Les œuvres secrètes

La première de ces «œuvres secrètes» est le concerto pour violon op. 77, composé entre juillet 1947 et mars 1948, et dédié à David Oïstrakh, un violoniste juif né à Odessa en 1908. Connu en Occident dès 1927, lauréat du concours Eugène Ysaÿe à Bruxelles en 1937, Oïstrakh créa de nombreuses œuvres de Chostakovitch (entre autres compositeurs russes), parmi lesquelles les deux concertos (1955 et 1967) et la sonate pour violon et piano (1969), qui lui sont dédiés.

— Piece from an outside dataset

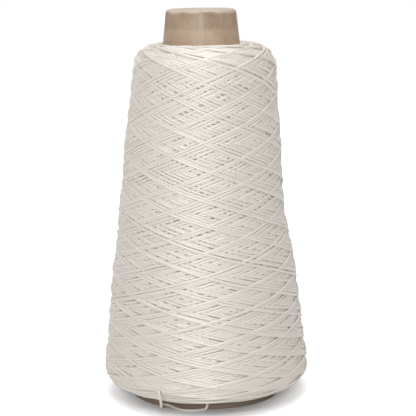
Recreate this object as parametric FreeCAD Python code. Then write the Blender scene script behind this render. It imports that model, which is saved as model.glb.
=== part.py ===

L’œuvre a une structure originale en quatre mouvements dotés de titres: Nocturne, Scherzo, Passacaille et Burlesque, la cadence trouvant sa place entre les deux derniers mouvements enchaînés. On peut déjà voir une coloration juive (pompes très rapides et modes «juifs») dans le passage central du Scherzo, pourtant composé, comme le premier mouvement, avant janvier 1948… Mais cette coloration est surtout le fait du finale, que Solomon Volkov décrit comme un «frejlech sanglant», et dont vous pouvez écouter les trente dernières secondes dans l’interprétation des créateurs.

Peu après le concerto pour violon, Chostakovitch composa ses Poésies populaires juives op. 79, qui sont ses pages les plus explicitement juives. Déjà du fait des poèmes : un recueil de chansons populaires juives (en russe) publié (sans les mélodies) en 1947, que Chostakovitch repéra en librairie au cours du printemps 1948. Il reconnut une compilation qui avait déjà paru huit ans plus tôt en yiddisch, et dont il connaissait l’un des auteurs : Y. Dobrouchine, qui était un proche des Mikhoels, et qu’il put donc questionner au sujet du texte original. Pour la musique, il consulta des recueils spécialisés et prit conseil auprès de son ami Vainberg, qui avait lui-même écrit peu auparavant deux cycles de mélodies juives : des Chansons enfantines (op. 13) et des Chants juifs (op. 17), datant respectivement de 1944 et 1947.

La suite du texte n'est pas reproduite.